You log in with your Microsoft account, and your subscription status propagates across devices. The Xbox dashboard and app flag which games are included with your plan, and anything in the Essential catalog shows as ready to install or play via the cloud. When you select a game, you’ll usually see both a “Download” option and a “Play with cloud gaming” button, assuming your connection and device support streaming.
Online multiplayer is simply unlocked at the system level. If your subscription is active, you can jump into online matches for supported games without thinking about it; if it lapses, the console will push you back toward a subscription page when you try to join a multiplayer session. It’s a pretty frictionless experience, especially for players who are just looking to hop into a few matches of their usual multiplayer game after work.
From a broader industry perspective, Xbox Game Pass Essential is a sign of where subscription gaming is heading: stratified, targeted plans instead of one monolithic offering. The Netflix-for-games model sounded simple on paper, but in practice, different players want very different things – and they don’t all want to spend $20+ a month for everything.
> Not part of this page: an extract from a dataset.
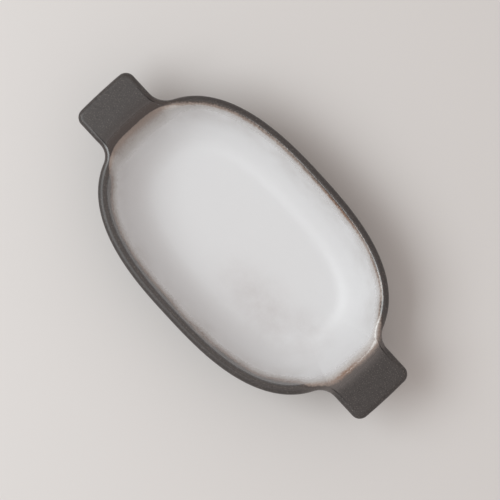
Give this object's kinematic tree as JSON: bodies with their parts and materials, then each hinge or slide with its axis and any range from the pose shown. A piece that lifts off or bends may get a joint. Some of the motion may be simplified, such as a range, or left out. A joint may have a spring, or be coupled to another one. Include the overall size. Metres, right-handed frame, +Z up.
{
  "type": "oval eared dish",
  "caption": "Oval stoneware serving dish with a flat ear at each end, dark glaze outside and pale glaze inside.",
  "frame": {"origin": "middle of the foot ring on the table, under the centre of the bowl", "axes": "+X along the two ears, +Y across the bowl, +Z up"},
  "size_m": [0.25, 0.125, 0.044],
  "materials": {
    "clay": "bare fired stoneware, matt",
    "white_glaze": "glossy grey-white glaze",
    "dark_glaze": "satin charcoal glaze with fine speckle"
  },
  "bodies": {
    "root": {"bowl_body": "clay", "foot_ring": "clay", "ear_right": "clay", "ear_left": "clay", "inner_glaze": "white_glaze", "outer_glaze": "dark_glaze"}
  },
  "joints": []
}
Essential acknowledges that there’s a sizable audience who just want “good enough” access. They want to play online with friends, have a solid catalog of familiar games, maybe stream on a tablet now and then – and that’s it. For those players, paying extra for day-one AAA releases or bundled partner services doesn’t make sense.
There’s also a strategic angle: by making the entry-level tier more appealing (and more than just a multiplayer tax), Microsoft keeps more people inside the Xbox ecosystem. If you’re already on Essential, upgrading to Premium or Ultimate feels like a natural next step once your budget or habits change.
In other words, Essential isn’t trying to be the perfect plan. It’s trying to be the plan that’s “good enough” to get you in the door and keep you playing – and for a lot of US players who game a few nights a week and don’t need every new release on day one, that’s exactly what it is.